Nursing Homes, Hospice Dropped From ‘CON’ Repeal
In a victory for nursing-home and hospice groups, a House committee Thursday scaled back a bill aimed at repealing controversial regulations on building health-care facilities.
A change approved by the House Health & Human Services Committee will ensure continuation of the "certificate of need" regulatory process for nursing homes and hospice programs. The bill (HB 7) still includes repealing certificates of need for hospitals — long a priority of House Republican leaders and Gov. Rick Scott.
Groups such the Florida Health Care Association, which represents nursing homes, and the Florida Hospice & Palliative Care Association have argued for weeks that the certificate-of-need, or CON, process is important for their industries and that they should be excluded from the repeal bill.
For example, the nursing-home group contended that repealing the regulations on building new facilities would lead to more empty beds in long-established nursing homes, affecting the operations of those homes.
"We've been saying all along that managed growth is important to making sure nursing centers are built in areas where they are most needed," Kristen Knapp, a spokeswoman for the Florida Health Care Association, said after the committee approved the change Thursday.
The decades-old CON process requires hospitals, nursing homes and hospice providers to seek approval from the state Agency for Health Care Administration before they can add new facilities and, at least in some cases, new programs. The process often leads to litigation about whether new facilities should get approval.
Scott and House Republican leaders have focused in recent years on repealing the process for hospitals and expanded the idea to nursing homes and hospice providers during this year's legislative session.
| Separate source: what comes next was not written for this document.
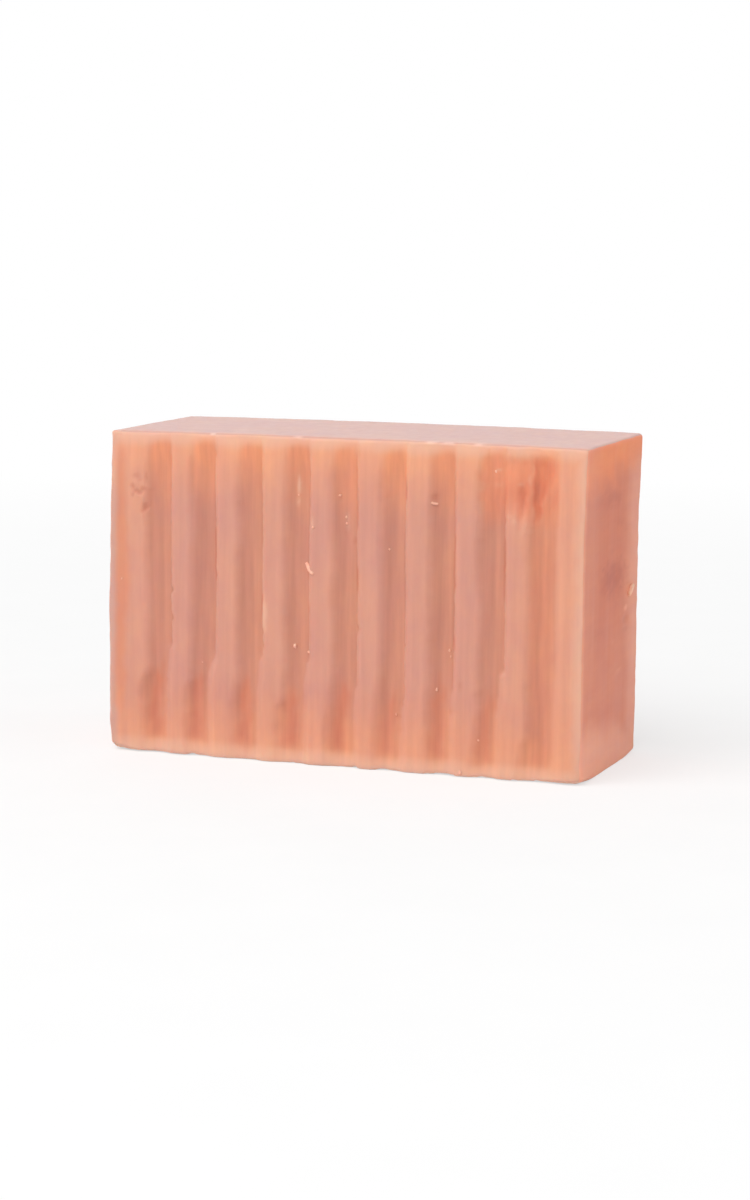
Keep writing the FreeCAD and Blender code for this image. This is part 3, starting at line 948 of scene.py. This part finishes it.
SOAP_ROUGHNESS, CRUMB_ROUGHNESS, FLOOR_ROUGHNESS = (0.48, 0.60), (0.5, 0.65), 0.9
SOAP_SPECULAR, FLOOR_SPECULAR = 0.25, 0.1
SCATTER_COLOURS = (1.0, 0.5, 0.35)  # how far red, green and blue light goes in soap
SOAP_SCATTER, CRUMB_SCATTER = (0.6, 0.8), (0.4, 0.3)  # weight, and scale in millimetres
BUMP_STRENGTH, BUMP_DISTANCE = 0.3, 0.06
# How white the camera sees the floor, 0 to 1, at two distances from the bar's middle in metres.
WHITE_NEAR, WHITE_FAR = (0.07, 0.6), (0.45, 1.0)


def linear(colour):
    """A colour given as 0-255 screen values, as the shader's linear values."""
    parts = [c / 255 for c in colour]
    return tuple(p / 12.92 if p <= 0.04045 else ((p + 0.055) / 1.055) ** 2.4 for p in parts) + (1.0,)


def plug(socket, value):
    """Links a socket to another, or gives it a plain value."""
    if isinstance(value, bpy.types.NodeSocket):
        socket.id_data.links.new(value, socket)
    else:
        socket.default_value = value


def add_node(tree, kind, inputs=None, **settings):
    """A shader node of a kind, with its settings made and its inputs plugged."""
    node = tree.nodes.new("ShaderNode" + kind)
    for name, value in settings.items():
        setattr(node, name, value)
    for name, value in (inputs or {}).items():
        plug(node.inputs[name], value)
    return node


def stain(tree, name):
    """One of the stains and painted light layers on the mesh."""
    return add_node(tree, "Attribute", attribute_name=name).outputs["Fac"]


def mixed(tree, factor, first, second, how="MIX"):
    """Two colours mixed by a factor. A colour is a socket or 0-255 screen values."""
    node = add_node(tree, "Mix", data_type="RGBA", blend_type=how)
    plug(node.inputs[0], factor)
    for socket, colour in ((node.inputs[6], first), (node.inputs[7], second)):
        plug(socket, colour if isinstance(colour, bpy.types.NodeSocket) else linear(colour))
    return node.outputs[2]


def tinted(tree, colour, factor, first, second):
    """A colour multiplied by a tint between two others."""
    return mixed(tree, 1.0, colour, mixed(tree, factor, first, second), "MULTIPLY")


def grain(tree, scale, detail=3.0):
    """Noise in the object's own space, with scale in cells per millimetre along X, Y and Z."""
    where = add_node(tree, "TexCoord").outputs["Object"]
    sized = add_node(tree, "Mapping", {"Vector": where, "Scale": tuple(s / MM for s in scale)})
    inputs = {"Vector": sized.outputs["Vector"], "Scale": 1.0, "Detail": detail, "Roughness": 0.55}
    return add_node(tree, "TexNoise", inputs).outputs["Fac"]


def ranged(tree, value, source, target=(0.0, 1.0)):
    """A value moved from one (low, high) range to another."""
    inputs = dict(zip(("Value", "From Min", "From Max", "To Min", "To Max"), (value, *source, *target)))
    return add_node(tree, "MapRange", inputs).outputs["Result"]


def new_material(name):
    """A node material: itself, its tree and its shader."""
    material = bpy.data.materials.new(name)
    material.use_nodes = True
    return material, material.node_tree, material.node_tree.nodes["Principled BSDF"]


def set_scattering(shader, scatter):
    """How light goes into soap: scatter is (weight, scale in millimetres)."""
    shader.inputs["Subsurface Weight"].default_value = scatter[0]
    shader.inputs["Subsurface Radius"].default_value = SCATTER_COLOURS
    shader.inputs["Subsurface Scale"].default_value = scatter[1] * MM
    shader.inputs["Specular IOR Level"].default_value = SOAP_SPECULAR


def stained_colour(tree):
    """The soap's colour, from the stains and painted light and shade on the mesh."""
    # Crests, and grooves darkened partly by painted shade.
    grooved = mixed(tree, stain(tree, "hollow"), CREST_PINK, HOLLOW_SHADE_PINK)
    grooved = mixed(tree, stain(tree, "lit_groove_floor"), grooved, HOLLOW_LIT_WARM)
    fresh_and_glow = mixed(tree, stain(tree, "groove_glow"), FRESH_GLOW_ORANGE, HOLLOW_GLOW_ORANGE)
    sliced = mixed(tree, stain(tree, "end_top"), END_RED, END_ORANGE)
    sliced = mixed(tree, stain(tree, "bruise"), sliced, END_DARK)
    sliced = mixed(tree, stain(tree, "pale_end"), sliced, END_PEACH)
    layers = [
        ("fresh_and_glow", fresh_and_glow), ("torn", TORN_ORANGE), ("sliced", sliced), ("core", CORE_ORANGE),
        ("tear", TEAR_RED), ("dent_shade", DENT_SHADE_BROWN), ("pale", PALE_AND_LIT_PEACH), ("dust", DUST_AND_SHEEN_PINK),
        ("chip_highlight", CHIP_HIGHLIGHT_WHITE),
    ]
    colour = grooved
    for name, layer in layers:
        colour = mixed(tree, stain(tree, name), colour, layer)
    return colour


def soap_material():
    """Pink clay soap: its stains and painted light and shade, the knife's drawn-out lines, and faint
    blotches.
    """
    material, tree, shader = new_material("pink_clay_soap")
    sliced = stain(tree, "sliced")
    lines = grain(tree, KNIFE_GRAIN, detail=5)
    blotch = mixed(tree, sliced, grain(tree, BLOTCH_GRAIN, detail=4), grain(tree, SLICE_GRAIN, detail=4))
    drift = grain(tree, DRIFT_GRAIN, detail=2)
    line_tint = mixed(tree, stain(tree, "hollow"), CREST_LINES, HOLLOW_LINES)
    line_tint = mixed(tree, stain(tree, "cut"), NO_TINT, line_tint)
    colour = tinted(tree, stained_colour(tree), ranged(tree, lines, KNIFE_RANGE), line_tint, NO_TINT)
    colour = tinted(tree, colour, ranged(tree, blotch, BLOTCH_RANGE), *BLOTCH_TINTS)
    colour = tinted(tree, colour, ranged(tree, drift, DRIFT_RANGE), *DRIFT_TINTS)
    plug(shader.inputs["Base Color"], colour)
    plug(shader.inputs["Roughness"], ranged(tree, lines, KNIFE_RANGE, SOAP_ROUGHNESS))
    set_scattering(shader, SOAP_SCATTER)

    fine = mixed(tree, sliced, grain(tree, FINE_GRAIN, detail=4), grain(tree, FINE_SLICE_GRAIN))
    inputs = {"Height": fine, "Strength": BUMP_STRENGTH, "Distance": BUMP_DISTANCE * MM}
    plug(shader.inputs["Normal"], add_node(tree, "Bump", inputs).outputs["Normal"])
    return material


def crumb_material(name, first, second):
    """Dried soap, paler than the bar, in patches of two colours."""
    material, tree, shader = new_material(name)
    patches = ranged(tree, grain(tree, CRUMB_GRAIN), CRUMB_RANGE)
    plug(shader.inputs["Base Color"], mixed(tree, patches, first, second))
    plug(shader.inputs["Roughness"], ranged(tree, patches, (0.0, 1.0), CRUMB_ROUGHNESS))
    set_scattering(shader, CRUMB_SCATTER)
    return material


def floor_material():
    """A pale floor. Away from the bar the camera sees it as plain white, and the bar's shadow stays."""
    material, tree, shader = new_material("studio_floor")
    tint = mixed(tree, ranged(tree, grain(tree, FLOOR_GRAIN), FLOOR_RANGE), *FLOOR_GREYS)
    plug(shader.inputs["Base Color"], tint)
    shader.inputs["Roughness"].default_value = FLOOR_ROUGHNESS
    shader.inputs["Specular IOR Level"].default_value = FLOOR_SPECULAR

    white = add_node(tree, "Emission", {"Color": (1, 1, 1, 1), "Strength": 1.0})
    where = add_node(tree, "TexCoord").outputs["Object"]
    far = add_node(tree, "VectorMath", {0: where}, operation="LENGTH").outputs["Value"]
    whiteness = ranged(tree, far, (WHITE_NEAR[0], WHITE_FAR[0]), (WHITE_NEAR[1], WHITE_FAR[1]))
    camera = add_node(tree, "LightPath").outputs["Is Camera Ray"]
    share = add_node(tree, "Math", {0: whiteness, 1: camera}, operation="MULTIPLY").outputs["Value"]
    inputs = {0: share, 1: shader.outputs["BSDF"], 2: white.outputs["Emission"]}
    joined = add_node(tree, "MixShader", inputs).outputs["Shader"]
    plug(tree.nodes["Material Output"].inputs["Surface"], joined)
    return material


# ======== studio, in metres, degrees and watts
FLOOR_RADIUS = 6.0
WORLD_LIGHT = 0.42
# Each lamp is (name, azimuth, elevation, distance, size, power).
LAMPS = [
    ("key", -18, 52, 1.2, 1.2, 11.8),
    ("fill", 95, 20, 1.4, 1.4, 3.3),
    ("back_fill", 200, 25, 1.5, 1.5, 2.2),
]
CAMERA_AZIMUTH, CAMERA_ELEVATION, CAMERA_ROLL = 20.12, 8.13, 0.44
CAMERA_DISTANCE, CAMERA_LENS = 490.9 * MM, 90.4
CAMERA_TARGET = Vector((0, -0.39, TOP / 2 + 0.45)) * MM
CAMERA_RIGHT, CAMERA_UP = 0.19 * MM, -1.51 * MM  # how far the camera is moved without turning it


def aim(azimuth, elevation):
    """The direction from the bar at an azimuth, 0 in front and positive to the right, and an elevation."""
    a, e = math.radians(azimuth), math.radians(elevation)
    return Vector((math.sin(a) * math.cos(e), -math.cos(a) * math.cos(e), math.sin(e)))


def add_floor():
    """A round floor under the bar, wide enough to have no edge in view."""
    shape = bmesh.new()
    bmesh.ops.create_circle(shape, cap_ends=True, segments=96, radius=FLOOR_RADIUS)
    mesh = mesh_of("floor", shape)
    mesh.materials.append(floor_material())
    floor = placed("floor", mesh)


def add_world():
    """White where the camera, a reflection or glass sees it, and an even grey light on everything."""
    world = bpy.data.worlds.new("studio")
    scene.world = world
    world.use_nodes = True
    tree = world.node_tree
    path = add_node(tree, "LightPath").outputs
    seen = path["Is Camera Ray"]
    for ray in ("Is Glossy Ray", "Is Transmission Ray"):
        seen = add_node(tree, "Math", {0: seen, 1: path[ray]}, operation="MAXIMUM").outputs[0]
    background = tree.nodes["Background"].inputs
    plug(background["Color"], (1, 1, 1, 1))
    plug(background["Strength"], ranged(tree, seen, (0.0, 1.0), (WORLD_LIGHT, 1.0)))


def add_lamp(name, azimuth, elevation, distance, size, power):
    """A round soft lamp that faces the bar's middle."""
    lamp = bpy.data.lights.new(name, "AREA")
    lamp.shape = "DISK"
    lamp.size = size
    lamp.energy = power
    holder = placed(name, lamp)
    toward = aim(azimuth, elevation)
    holder.location = toward * distance + Vector((0, 0, TOP / 2 * MM))
    holder.rotation_euler = toward.to_track_quat("Z", "Y").to_euler()


def add_camera():
    """The camera stands to the right of the front face and a little above, and rolls a little."""
    roll = math.radians(CAMERA_ROLL)
    back = aim(CAMERA_AZIMUTH, CAMERA_ELEVATION)
    level = Vector((math.cos(math.radians(CAMERA_AZIMUTH)), math.sin(math.radians(CAMERA_AZIMUTH)), 0))
    upright = back.cross(level)
    right = level * math.cos(roll) + upright * math.sin(roll)
    up = upright * math.cos(roll) - level * math.sin(roll)
    camera = placed("camera", bpy.data.cameras.new("camera"))
    camera.data.lens = CAMERA_LENS
    camera.data.clip_start = 0.01
    place = CAMERA_TARGET + back * CAMERA_DISTANCE + right * CAMERA_RIGHT + up * CAMERA_UP
    camera.matrix_world = Matrix.Translation(place) @ Matrix((right, up, back)).transposed().to_4x4()
    scene.camera = camera


add_bar(soap_material())
dried = crumb_material("dried_soap", CRUMB_PINK, CRUMB_CREAM)
# The end's shaving: a lighter copy of the dried soap, painted light on the shaded end.
shaving = crumb_material("soap_shaving_painted_light", CURL_LIT_PEACH, CURL_LIT_CREAM)
add_crumbs(dried)
add_curls("front_curl", FRONT_CURLS, front_point, dried)
add_curls("end_curl", END_CURLS, end_point, shaving)

add_floor()
add_world()
for lamp in LAMPS:
    add_lamp(*lamp)
add_camera()
scene.view_settings.view_transform = "Standard"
After making the change Thursday, the Health & Human Services Committee voted 12-5 to approve repealing certificates of need for hospitals.
Bill sponsor Alex Miller, R-Sarasota, said the regulations on new facilities restrict competition and do not control costs.
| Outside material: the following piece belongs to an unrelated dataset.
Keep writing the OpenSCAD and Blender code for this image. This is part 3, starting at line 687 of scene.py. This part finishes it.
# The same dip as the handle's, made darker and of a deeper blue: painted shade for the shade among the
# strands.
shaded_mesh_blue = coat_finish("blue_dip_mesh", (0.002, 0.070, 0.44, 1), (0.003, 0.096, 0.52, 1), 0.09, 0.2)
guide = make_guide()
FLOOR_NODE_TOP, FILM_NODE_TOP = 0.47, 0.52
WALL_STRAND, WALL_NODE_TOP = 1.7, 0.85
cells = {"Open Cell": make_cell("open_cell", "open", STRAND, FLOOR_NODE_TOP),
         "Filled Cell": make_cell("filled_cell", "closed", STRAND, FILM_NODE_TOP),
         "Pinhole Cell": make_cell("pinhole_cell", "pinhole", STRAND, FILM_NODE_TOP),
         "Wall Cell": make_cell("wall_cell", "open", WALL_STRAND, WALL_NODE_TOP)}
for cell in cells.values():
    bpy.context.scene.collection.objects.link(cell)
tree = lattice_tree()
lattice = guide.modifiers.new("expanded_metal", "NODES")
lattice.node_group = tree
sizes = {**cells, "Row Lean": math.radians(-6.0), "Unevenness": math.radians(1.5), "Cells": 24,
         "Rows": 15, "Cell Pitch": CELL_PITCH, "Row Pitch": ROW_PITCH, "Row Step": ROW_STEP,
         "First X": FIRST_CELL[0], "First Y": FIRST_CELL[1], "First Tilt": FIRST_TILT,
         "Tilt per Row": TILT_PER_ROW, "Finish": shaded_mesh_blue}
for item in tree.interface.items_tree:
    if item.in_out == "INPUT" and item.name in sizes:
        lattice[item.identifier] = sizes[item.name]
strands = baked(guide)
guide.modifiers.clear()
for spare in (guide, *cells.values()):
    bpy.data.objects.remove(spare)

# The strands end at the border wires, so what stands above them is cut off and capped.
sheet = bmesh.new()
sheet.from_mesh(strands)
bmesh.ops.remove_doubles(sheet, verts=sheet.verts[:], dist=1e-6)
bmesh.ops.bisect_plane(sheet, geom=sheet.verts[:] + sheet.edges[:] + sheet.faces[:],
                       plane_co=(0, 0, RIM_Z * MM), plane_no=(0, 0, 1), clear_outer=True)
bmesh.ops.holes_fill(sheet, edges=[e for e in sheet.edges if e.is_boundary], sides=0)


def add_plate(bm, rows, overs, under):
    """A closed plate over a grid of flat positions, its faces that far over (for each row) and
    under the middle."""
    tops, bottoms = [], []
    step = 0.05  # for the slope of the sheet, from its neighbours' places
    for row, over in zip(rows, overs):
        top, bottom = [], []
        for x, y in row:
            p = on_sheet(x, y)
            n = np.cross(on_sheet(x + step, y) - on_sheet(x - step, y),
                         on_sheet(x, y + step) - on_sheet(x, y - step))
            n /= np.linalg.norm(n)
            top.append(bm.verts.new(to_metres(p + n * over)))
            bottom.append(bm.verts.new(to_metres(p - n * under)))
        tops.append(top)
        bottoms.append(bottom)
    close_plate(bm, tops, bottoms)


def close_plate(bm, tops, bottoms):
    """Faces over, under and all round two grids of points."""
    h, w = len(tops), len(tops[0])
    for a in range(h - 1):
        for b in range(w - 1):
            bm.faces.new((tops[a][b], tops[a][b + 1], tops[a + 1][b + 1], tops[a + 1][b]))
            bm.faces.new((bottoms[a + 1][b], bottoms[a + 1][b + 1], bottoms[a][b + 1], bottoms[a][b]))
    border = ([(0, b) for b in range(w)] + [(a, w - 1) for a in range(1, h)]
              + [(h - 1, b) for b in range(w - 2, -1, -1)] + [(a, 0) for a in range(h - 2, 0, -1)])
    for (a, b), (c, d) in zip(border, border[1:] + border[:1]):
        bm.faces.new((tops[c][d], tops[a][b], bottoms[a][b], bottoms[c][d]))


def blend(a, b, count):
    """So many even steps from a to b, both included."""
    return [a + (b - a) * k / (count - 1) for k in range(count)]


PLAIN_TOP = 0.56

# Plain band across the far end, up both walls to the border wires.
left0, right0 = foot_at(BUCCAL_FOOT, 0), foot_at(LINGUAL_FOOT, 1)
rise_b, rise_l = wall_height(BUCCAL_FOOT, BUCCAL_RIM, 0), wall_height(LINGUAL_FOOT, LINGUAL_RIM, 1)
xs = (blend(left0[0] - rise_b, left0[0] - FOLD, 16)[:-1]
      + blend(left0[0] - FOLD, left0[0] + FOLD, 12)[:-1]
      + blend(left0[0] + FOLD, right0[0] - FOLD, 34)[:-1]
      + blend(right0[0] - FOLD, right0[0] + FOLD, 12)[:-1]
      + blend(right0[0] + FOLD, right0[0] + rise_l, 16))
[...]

Hospital-industry groups have fought a repeal, though they did not speak during Thursday's meeting. In part, they argue that eliminating certificates of need could lead to more hospitals being built in affluent areas, drawing away insured patients from established hospitals, including safety-net hospitals that treat large numbers of uninsured and Medicaid-funded patients.
The Senate has balked in past years at repealing the certificate-of-need process and has not taken up a repeal bill (SB 676) this session.
After the Health & Human Services Committee scaled back the House bill Thursday, Chairman Travis Cummings, R-Orange Park, asked Florida Health Care Association chief lobbyist Bob Asztalos about the nursing-home group's view of the revised bill.
"We love the amendment," Asztalos said, drawing laughs from lobbyists and other people in the committee room.